Isn't this also an indication that there are some "rough edges" in the codebase itself (not just the test suite)? Shouldn't all standard use-cases work without caring about the specific diff method?

@co9olguy: yes but also no!

  • A majority of the cases (~75), the test was explicitly assuming parameter-shift without passing diff_method="parameter-shift". That is, the test was explicitly mocking out a low level parameter-shift, or it was assuming an intermediate interface performing tensor unwrapping, or it was actually testing the parameter-shift gradient.

    In these cases, the tests should have been specifying diff_method="parameter-shift" anyway, so I added it in. This makes these tests more resilient to future changes of the default.

  • There were ~30 tests where this was not the case. These tests were high-level integration tests that should have worked independently of the differentiation method. In these cases, I tracked down the bugs in the source code and fixed them, so that the tests passed without needing to specify diff_method.

Considering we have almost 6000 test cases, the fact that only 100 failed after changing the default gradient method was very relieving to me 🙂 I thought more would fail.

FYI: This change has awesome speedups for autograd, but seems to slow down the circuit evaluation a lot.

@Thenerdstation: @mariaschuld noticed the same thing. Here are some more benchmarks (master on the left):

A couple of notes:

  • The forward pass evaluation is slower (~2x slower)
  • Computing gradients with Autograd is waaay faster! Almost 10x faster for larger circuits.
  • Computing gradients with TF is about 2-3x faster.

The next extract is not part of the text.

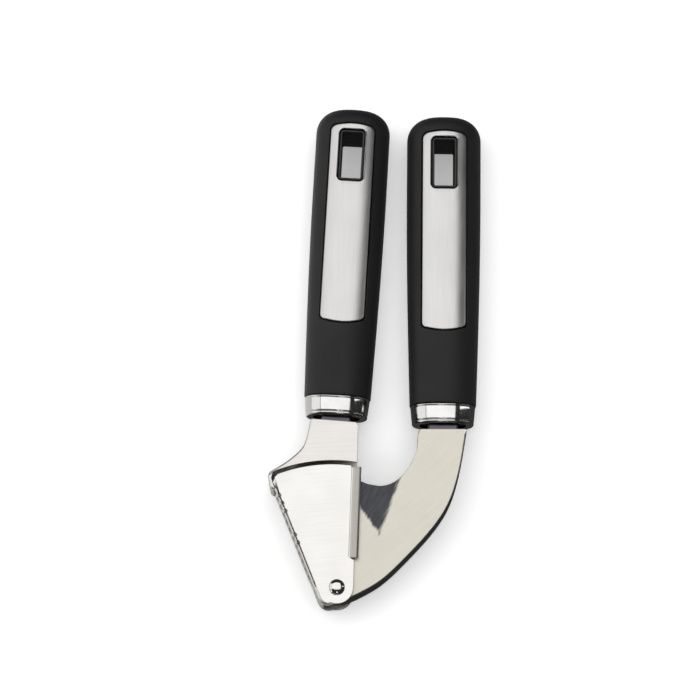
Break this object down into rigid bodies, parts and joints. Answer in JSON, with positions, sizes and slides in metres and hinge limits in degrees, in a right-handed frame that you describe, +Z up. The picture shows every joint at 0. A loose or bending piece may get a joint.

Just from intuition, I'm imagining that the slower forward pass is simply due to the overhead of storing intermediate statevectors in memory. I also imagine we have something like the following:

image

Edit: I labelled the axes backwards, please reverse the labels in your head :)

That is, the forward pass overhead dominates for fewer parameters, but the parameter-shift scaling dominates for more parameters.

Question: Is this a better default?

  • If the user is simply doing forward passes, then no. However, if they do not care about gradients, they could always specify interface=None, which removes all gradient overhead from the computation (this should even be faster that the parameter-shift current default).

  • If the user is doing optimization, then this default should be faster (autograd gradients are ~10x faster)

Also, noticed that the docstrings for get_tape , and some of the following methods, need to be updated. The Returns: should include the returned device and the priority order should be switched for backprop and device in get_tape.

Thanks for catching this @thisac! Have updated the docstrings in 74720de.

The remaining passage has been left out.